Apostles and other tall tales
I’m tired- bone tired- this is the seventh day of slogging it. But no rest here- the Twelve Apostles are in our sights. My fellow trudgers are tired too- the majority taking small breaks and missing bits out. But of course, I’m so stubborn and have to walk it all- after all- I’ve paid for this.
And eventually in the afternoon we get there, after walking along the ridge tops for what seemed an eternity (and actually meeting a moving - all sliding and writhing - tiger snake and a leech).
After all the squealing about leeches, I didn’t actually realise that they take your blood painlessly.

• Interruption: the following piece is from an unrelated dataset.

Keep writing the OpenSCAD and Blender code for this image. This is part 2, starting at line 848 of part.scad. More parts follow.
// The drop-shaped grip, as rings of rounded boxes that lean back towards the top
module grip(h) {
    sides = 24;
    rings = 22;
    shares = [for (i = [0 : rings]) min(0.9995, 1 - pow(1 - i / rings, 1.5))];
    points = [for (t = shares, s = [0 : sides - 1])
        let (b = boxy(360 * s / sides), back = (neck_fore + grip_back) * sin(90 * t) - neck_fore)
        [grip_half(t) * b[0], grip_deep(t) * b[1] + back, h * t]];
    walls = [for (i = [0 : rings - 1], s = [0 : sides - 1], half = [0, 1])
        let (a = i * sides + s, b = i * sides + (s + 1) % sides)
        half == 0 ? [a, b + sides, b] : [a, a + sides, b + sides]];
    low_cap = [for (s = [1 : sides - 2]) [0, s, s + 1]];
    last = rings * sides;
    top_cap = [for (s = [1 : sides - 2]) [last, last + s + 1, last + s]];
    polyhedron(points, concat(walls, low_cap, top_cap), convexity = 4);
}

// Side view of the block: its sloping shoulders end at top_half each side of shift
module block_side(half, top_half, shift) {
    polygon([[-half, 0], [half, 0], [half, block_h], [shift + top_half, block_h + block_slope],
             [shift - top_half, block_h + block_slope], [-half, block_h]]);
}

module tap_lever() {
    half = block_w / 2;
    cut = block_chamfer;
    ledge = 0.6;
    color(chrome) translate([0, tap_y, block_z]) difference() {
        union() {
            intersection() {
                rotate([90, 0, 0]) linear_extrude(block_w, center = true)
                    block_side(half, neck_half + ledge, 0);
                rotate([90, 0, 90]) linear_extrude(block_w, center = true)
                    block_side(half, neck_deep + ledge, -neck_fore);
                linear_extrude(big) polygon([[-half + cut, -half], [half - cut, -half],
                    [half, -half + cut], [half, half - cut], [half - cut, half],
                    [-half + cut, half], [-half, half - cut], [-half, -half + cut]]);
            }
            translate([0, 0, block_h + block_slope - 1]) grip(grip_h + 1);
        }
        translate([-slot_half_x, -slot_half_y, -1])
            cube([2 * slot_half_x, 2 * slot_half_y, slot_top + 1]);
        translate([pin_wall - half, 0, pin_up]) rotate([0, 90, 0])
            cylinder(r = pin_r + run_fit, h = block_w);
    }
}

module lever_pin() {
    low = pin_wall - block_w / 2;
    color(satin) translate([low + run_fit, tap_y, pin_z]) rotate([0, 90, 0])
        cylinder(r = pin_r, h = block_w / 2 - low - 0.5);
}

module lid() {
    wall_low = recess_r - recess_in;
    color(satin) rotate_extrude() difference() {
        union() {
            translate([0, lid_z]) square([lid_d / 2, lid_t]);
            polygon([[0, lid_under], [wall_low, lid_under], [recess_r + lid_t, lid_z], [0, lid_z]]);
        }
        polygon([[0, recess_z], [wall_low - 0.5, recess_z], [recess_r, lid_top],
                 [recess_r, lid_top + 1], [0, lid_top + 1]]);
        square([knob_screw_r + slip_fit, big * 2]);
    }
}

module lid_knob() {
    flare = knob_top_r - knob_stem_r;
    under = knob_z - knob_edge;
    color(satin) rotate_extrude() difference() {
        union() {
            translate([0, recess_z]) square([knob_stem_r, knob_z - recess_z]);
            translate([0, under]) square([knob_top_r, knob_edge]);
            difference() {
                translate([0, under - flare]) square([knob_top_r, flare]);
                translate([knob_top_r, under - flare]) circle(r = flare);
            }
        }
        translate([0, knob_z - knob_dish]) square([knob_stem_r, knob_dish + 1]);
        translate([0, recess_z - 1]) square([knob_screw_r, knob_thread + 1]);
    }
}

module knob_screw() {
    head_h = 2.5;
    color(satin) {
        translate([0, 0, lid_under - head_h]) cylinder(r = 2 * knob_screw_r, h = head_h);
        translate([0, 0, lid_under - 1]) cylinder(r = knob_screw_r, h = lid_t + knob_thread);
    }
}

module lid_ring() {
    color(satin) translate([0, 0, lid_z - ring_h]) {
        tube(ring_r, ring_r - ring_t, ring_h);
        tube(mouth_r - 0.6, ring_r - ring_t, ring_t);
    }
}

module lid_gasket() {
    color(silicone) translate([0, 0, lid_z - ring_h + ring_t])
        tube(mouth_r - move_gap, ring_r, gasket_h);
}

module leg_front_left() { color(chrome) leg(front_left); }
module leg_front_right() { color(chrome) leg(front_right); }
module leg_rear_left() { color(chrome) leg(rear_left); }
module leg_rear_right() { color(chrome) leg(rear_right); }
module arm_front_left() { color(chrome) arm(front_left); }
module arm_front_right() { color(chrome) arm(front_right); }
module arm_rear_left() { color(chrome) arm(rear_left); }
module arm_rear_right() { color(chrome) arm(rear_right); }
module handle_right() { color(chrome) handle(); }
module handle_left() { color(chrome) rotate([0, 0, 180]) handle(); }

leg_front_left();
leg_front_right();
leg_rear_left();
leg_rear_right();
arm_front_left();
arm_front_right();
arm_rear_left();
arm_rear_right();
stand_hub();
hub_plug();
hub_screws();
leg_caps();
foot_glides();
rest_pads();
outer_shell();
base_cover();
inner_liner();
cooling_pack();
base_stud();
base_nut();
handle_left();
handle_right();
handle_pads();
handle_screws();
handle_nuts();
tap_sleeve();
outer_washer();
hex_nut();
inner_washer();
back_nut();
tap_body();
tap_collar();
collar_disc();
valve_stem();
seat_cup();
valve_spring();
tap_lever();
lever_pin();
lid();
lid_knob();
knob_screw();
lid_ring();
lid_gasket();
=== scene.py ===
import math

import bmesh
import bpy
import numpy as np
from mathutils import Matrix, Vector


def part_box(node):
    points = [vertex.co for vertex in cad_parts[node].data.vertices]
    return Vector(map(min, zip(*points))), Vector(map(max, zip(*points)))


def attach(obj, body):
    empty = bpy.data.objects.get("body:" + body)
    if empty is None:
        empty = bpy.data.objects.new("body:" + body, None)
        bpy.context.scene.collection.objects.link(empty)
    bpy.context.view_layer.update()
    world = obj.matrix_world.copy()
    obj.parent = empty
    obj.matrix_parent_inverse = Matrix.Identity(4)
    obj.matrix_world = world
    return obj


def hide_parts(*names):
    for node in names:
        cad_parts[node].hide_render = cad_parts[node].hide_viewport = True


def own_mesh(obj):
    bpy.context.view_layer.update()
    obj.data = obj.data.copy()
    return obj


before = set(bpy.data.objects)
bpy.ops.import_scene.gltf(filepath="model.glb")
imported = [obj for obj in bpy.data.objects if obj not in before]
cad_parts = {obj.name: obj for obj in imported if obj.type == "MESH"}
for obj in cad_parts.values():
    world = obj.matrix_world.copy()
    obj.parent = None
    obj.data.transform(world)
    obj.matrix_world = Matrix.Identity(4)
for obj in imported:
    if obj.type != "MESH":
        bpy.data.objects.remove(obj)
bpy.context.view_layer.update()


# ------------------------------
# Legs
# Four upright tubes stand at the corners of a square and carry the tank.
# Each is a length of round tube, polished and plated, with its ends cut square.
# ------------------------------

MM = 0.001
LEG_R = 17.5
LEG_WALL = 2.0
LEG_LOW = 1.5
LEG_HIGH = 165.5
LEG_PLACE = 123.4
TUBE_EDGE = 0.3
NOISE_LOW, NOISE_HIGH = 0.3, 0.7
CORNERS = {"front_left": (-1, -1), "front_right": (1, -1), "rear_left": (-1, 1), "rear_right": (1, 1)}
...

What was all the fuss about?
The Twelve Apostles are not actually twelve at all- some have slipped back into the sea and they morph and reform as the the wild sea bashes them. But they remain an enormously popular tourist destination. A good road deposits thousands of clean tourists with their white pants, phones and cameras and selfie sticks onto the viewing platforms. We are overwhelmed, small scruffy group of tired stragglers surrounded by clean cheerful tourists of every colour. We beat a hasty retreat- a couple of photos will do.

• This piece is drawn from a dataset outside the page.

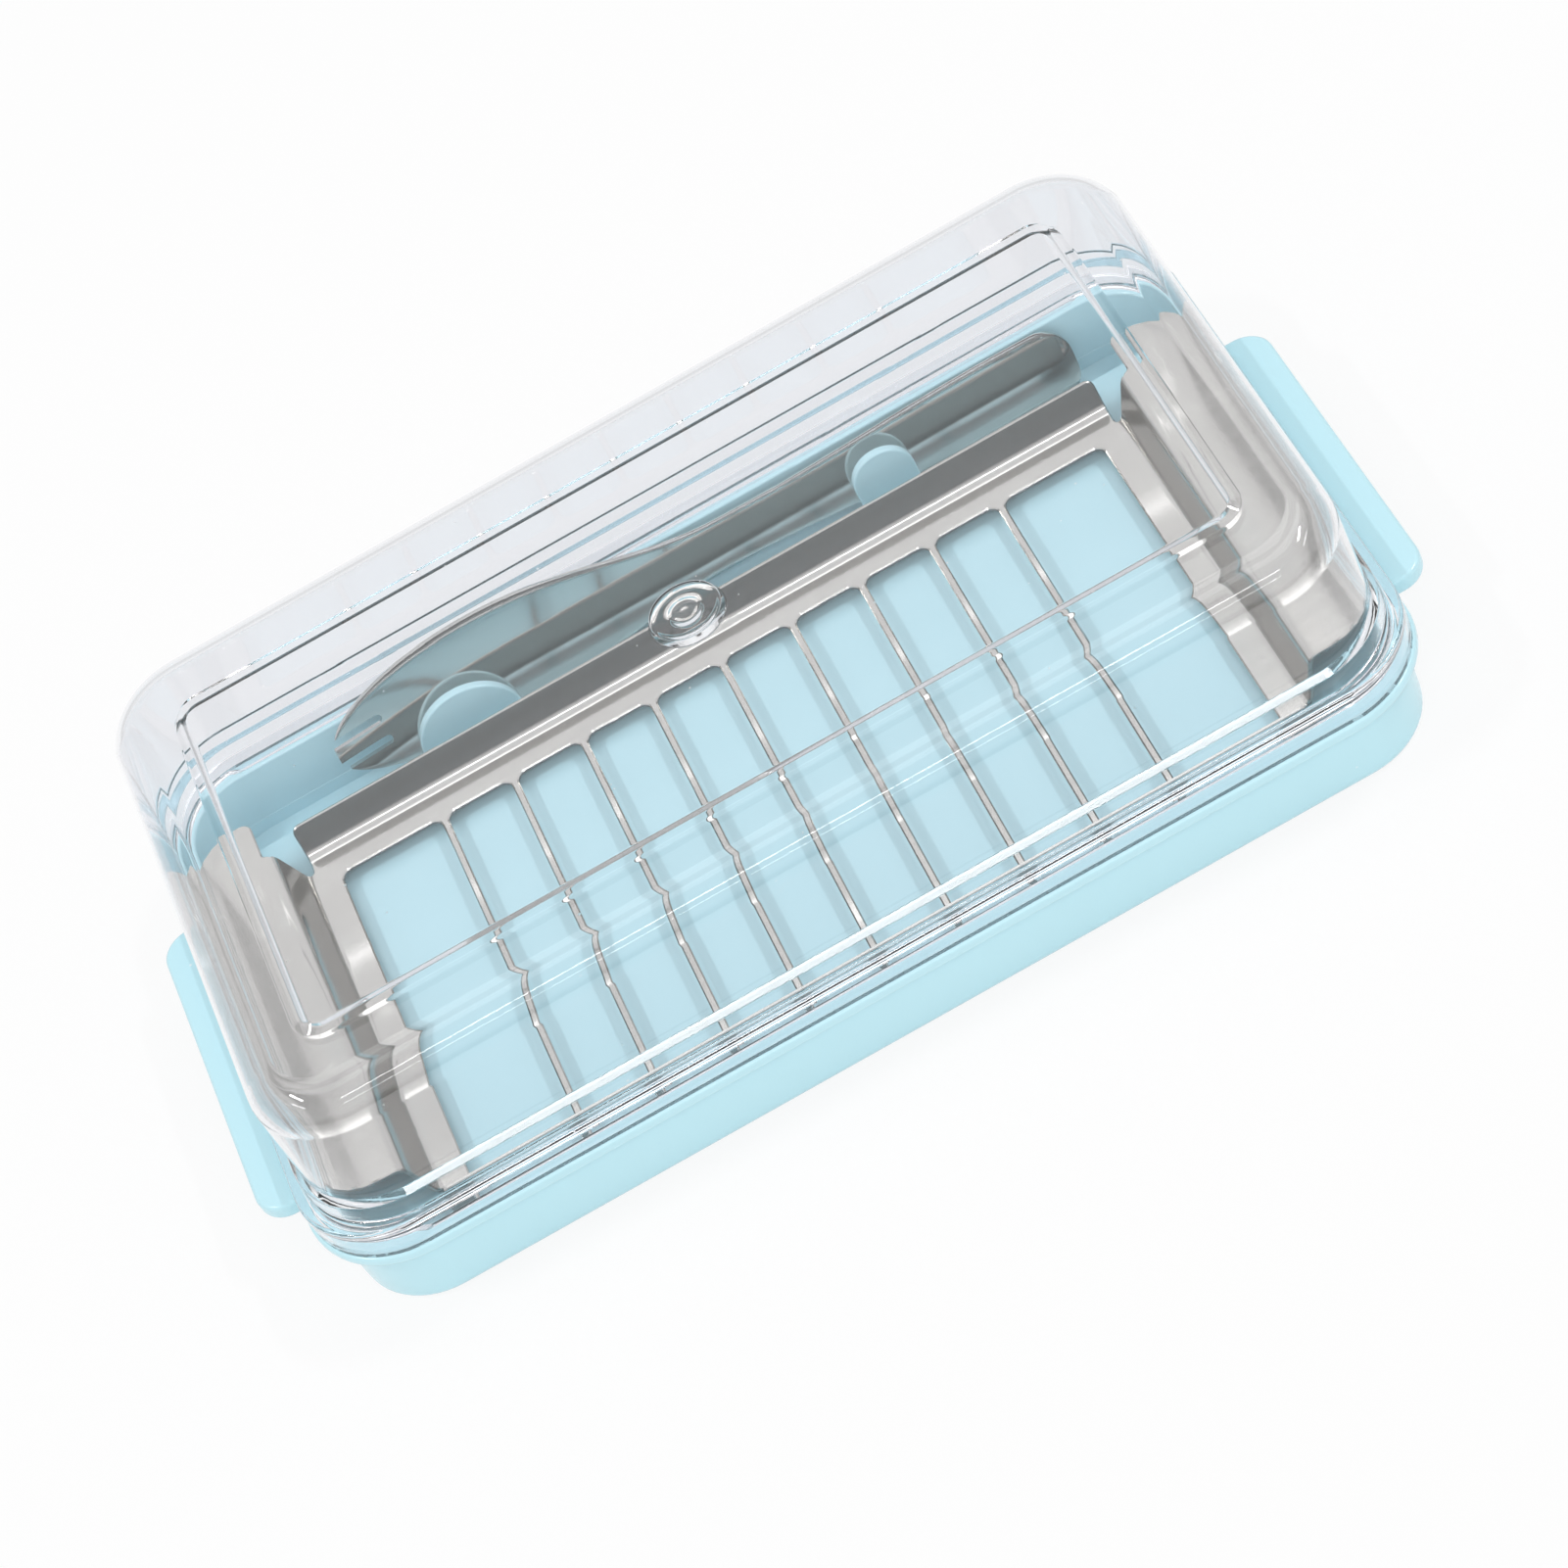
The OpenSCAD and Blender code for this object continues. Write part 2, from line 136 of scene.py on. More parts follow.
def shown(bm, name, sharp=40):
    """Turns a finished bmesh into an object with smooth faces and sharp creases."""
    mesh = bpy.data.meshes.new(name)
    bm.to_mesh(mesh)
    bm.free()
    mesh.polygons.foreach_set("use_smooth", [True] * len(mesh.polygons))
    mesh.set_sharp_from_angle(angle=radians(sharp))
    piece = bpy.data.objects.new(name, mesh)
    bpy.context.scene.collection.objects.link(piece)
    return piece


def evened(piece):
    """Keeps flat faces flat where they meet rounded edges."""
    firm = piece.modifiers.new("even shading", "WEIGHTED_NORMAL")
    firm.keep_sharp = True
    firm.weight = 80


# The section, as inward distance from the rim's outline and height: foot, wall, lip, inner wall.
shell = bmesh.new()
profile = [(wall_in, 0.0006), (wall_in, 0.0002), (wall_in - 0.0002, 0.0)]
profile += quarter(wall_t + foot_r, foot_r, foot_r, -90, -90, 5)
profile += [(0.0021, 0.0118)] + quarter(0.0016, 0.0117, 0.0005, 180, -90, 3)
profile += quarter(0.0006, 0.0128, 0.0006, -90, -90, 3)
profile += quarter(rim_edge, rim_z - rim_edge, rim_edge, 180, -90, 4)
profile += quarter(0.0041, rim_z - rim_edge, rim_edge, 90, -90, 4)
profile += quarter(wall_in, floor_z + 0.0001, 0.0001, 180, 90, 2)
under_edge, floor_edge = skin(shell, [(rim_x - a, rim_y - a, rim_r - a, z) for a, z in profile])
floor_face = bmesh.ops.contextual_create(shell, geom=floor_edge)["faces"][0]
under_face = bmesh.ops.contextual_create(shell, geom=under_edge)["faces"][0]
bmesh.ops.recalc_face_normals(shell, faces=shell.faces)


def split_at(bm, face, y):
    """Cuts a face across at y and returns its rear and its front part."""
    cut = bmesh.ops.bisect_plane(bm, geom=[face] + list(face.edges) + list(face.verts), dist=1e-7,
                                 plane_co=(0, y, 0), plane_no=(0, 1, 0))
    parts = [g for g in cut["geom"] if isinstance(g, bmesh.types.BMFace)]
    parts.sort(key=lambda f: f.calc_center_median().y)
    return parts[-1], parts[0]


def sunk(bm, face, z):
    """Pushes a face straight up or down by z."""
    out = bmesh.ops.extrude_face_region(bm, geom=[face], use_keep_orig=True)["geom"]
    bmesh.ops.translate(bm, vec=(0, 0, z), verts=[v for v in out if isinstance(v, bmesh.types.BMVert)])
    bmesh.ops.delete(bm, geom=[face], context="FACES_ONLY")


rear, front = split_at(shell, floor_face, channel_y)
sunk(shell, rear, channel_z - floor_z)
rear, front = split_at(shell, under_face, channel_y - wall_t)
sunk(shell, front, recess)
# Only the channel's upper edge is eased, so that the floor ends in a soft line.
near = 1e-6
lip = [e for e in shell.edges if e.is_manifold
       and all(abs(v.co.y - channel_y) < near and v.co.z > floor_z - near for v in e.verts)]
bmesh.ops.bevel(shell, geom=lip, offset=0.0004, offset_type="OFFSET", segments=3, profile=0.5,
                affect="EDGES", material=-1)
bmesh.ops.recalc_face_normals(shell, faces=shell.faces)


def plate(bm, spots, rounds, push, edge):
    """A flat plate from its corners, with some corners rounded, pushed thick and its edges eased."""
    part = bmesh.new()
    made = [part.verts.new(s) for s in spots]
    part.faces.new(made)
    for picked, r in rounds:
        bmesh.ops.bevel(part, geom=[made[i] for i in picked], offset=r, offset_type="OFFSET", segments=14,
                        profile=0.5, affect="VERTICES", material=-1)
    out = bmesh.ops.extrude_face_region(part, geom=part.faces[:])["geom"]
    bmesh.ops.translate(part, vec=push, verts=[v for v in out if isinstance(v, bmesh.types.BMVert)])
    bmesh.ops.recalc_face_normals(part, faces=part.faces)
    crease = [e for e in part.edges if e.is_manifold and e.calc_face_angle(0) > radians(60)]
    bmesh.ops.bevel(part, geom=crease, offset=edge, offset_type="OFFSET", segments=3, profile=0.5,
                    affect="EDGES", material=-1)
    held = bpy.data.meshes.new("plate")
    part.to_mesh(held)
    part.free()
    bm.from_mesh(held)
    bpy.data.meshes.remove(held)


# The ears, then the wide and the narrow tab: place, width and height of each tab.
for side in (-1, 1):
    plate(shell, [(side * ear_root, -ear_y, ear_low), (side * ear_x, -ear_y, ear_low),
                  (side * ear_x, ear_y, ear_low), (side * ear_root, ear_y, ear_low)],
          [((1, 2), 0.0045)], (0, 0, ear_t), 0.0006)
for x, w, top in ((-0.037, 0.0166, 0.0132), (0.0342, 0.0098, 0.0136)):
    plate(shell, [(x - w / 2, tab_y, tab_foot), (x + w / 2, tab_y, tab_foot),
                  (x + w / 2, tab_y, top), (x - w / 2, tab_y, top)],
          [((2, 3), w / 2 - 0.00005)], (0, -tab_t, 0), 0.00035)
tray = shown(shell, "blue_tray")
evened(tray)


def finish_of(piece, name):
    """Gives a piece a new material; returns its tree, its coordinates and its handling marks."""
    made = bpy.data.materials.new(name)
    made.use_nodes = True
    made.node_tree.nodes.clear()
    place = put(made.node_tree, "ShaderNodeTexCoord")
    worn = put(made.node_tree, "ShaderNodeGroup", node_tree=marks)
    made.node_tree.links.new(place.outputs["Object"], worn.inputs["Vector"])
    piece.data.materials.clear()
    piece.data.materials.append(made)
    return made.node_tree, place, worn


def surface_of(tree, settings):
    """Adds a Principled surface; a setting is a node to link or a constant for that input."""
    made = put(tree, "ShaderNodeBsdfPrincipled")
    for name, value in settings.items():
        if isinstance(value, bpy.types.Node):
            tree.links.new(value.outputs[0], made.inputs[name])
        else:
            made.inputs[name].default_value = value
    return made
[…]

An amazing experience- the impressive coastline is fantastic to see from a car but bangs at your heart from up close. The weather took us with it and ensured that there was no complacency. We felt the dangers of this coast without even having to read the shipwreck books. The wild exposed beaches were hard to walk on but soo wild they make your heart race, that wild surf crashing so close. The southern oceans flexing and pumping like crazy body builders hoping to impress.
And so now it’s over bar the photos. Now it seems so short- not so slogging it out down the hundreds of slippery slopes yesterday.
When you all come rushing over to do this, think carefully about the weather and then do it anyway- it’s wonderful.
L
PS a few poems will emerge in the next few days when I recover!